Thursday, January 11, 2007

I Need To Chill

I need to chill. I know. And the first step is admitting the problem right? Let's just say the stress I've been feeling about moving is overwhelming, but after some major soul searching I've realized something - I'm putting most of the pressure on myself.

Everyone who knows me knows I'm a deadline-oriented person. Probably a good thing in my career as an editor, but the older I get the more those other deadlines - the personal life ones - are becoming a problem. I set deadlines for what I'm going to get done every night after work chore-wise. I set deadlines for cleaning, organizing, playing with my cat. It's become seriously compulsive and definitely troublesome and it's taking a toll. A toll on me and everyone surrounding me.

It's my own fault I feel like I'm drowning, because in reality I'm really not. I have no set deadline to move. I can take my time, relatively. It's me who wants everything packed, moved, unpacked and setup in my new place yesterday. It's unrealistic especially since I have a job and other responsibilities on my plate.

That being said I'm going to make a greater effor to be calm (stop laughing, frowning or making funny faces - I'm serious). I'm going to continue on the path I've been on of packing during the week and bringing a truckload of stuff over every weekend. Maybe this weekend I'll do a truck load and a CRV load. That would be progress :-) Wait, there I go again.

My goal is to have Miss Molly and myself settled in the new abode by Feb. 1. That gives me three full weeks. I can do this - that's more time than I had when I moved from Westwood and trust me (if you can believe it) when I moved from there I had at least three times more stuff then this time around.

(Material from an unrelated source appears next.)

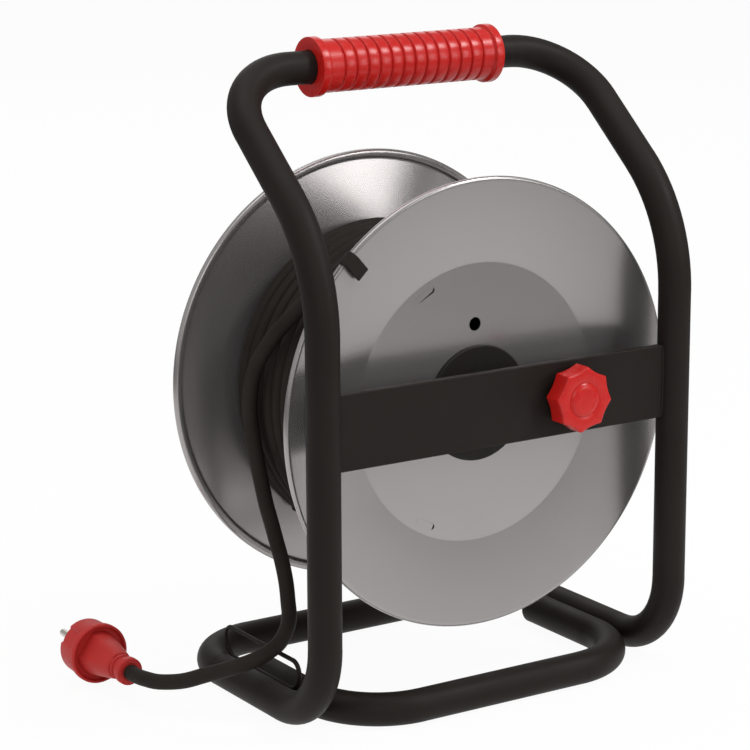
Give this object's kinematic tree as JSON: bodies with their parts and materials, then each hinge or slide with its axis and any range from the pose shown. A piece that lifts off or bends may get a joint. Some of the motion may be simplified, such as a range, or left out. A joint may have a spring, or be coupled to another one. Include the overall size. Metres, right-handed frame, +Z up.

Everything will be fine. We will be happy. We will be settled and I will be at peace.

Thanks for listening.

Oh and if anyone wants anything at all that I have - let me know now! If no one claims anything by next week - it's going to Goodwill

4 comments:

My Wombinations said...

it WILL be ok, Liz! I promise:)

Gal on the Go said...

Are you sure? Sometimes I wonder. I've been a mess and I can't figure out why :-(

Anonymous said...

NOTHING could compare to the move from Westwood! I've never seen a person through out so much stuff in my life. I was there- trust me.

Gal on the Go said...

That's what I keep telling myself :-) I STILL don't know how we did that. Course without you I never EVER would have made it through that! I keep telling everyone I need a "Lindsay" this time around :-)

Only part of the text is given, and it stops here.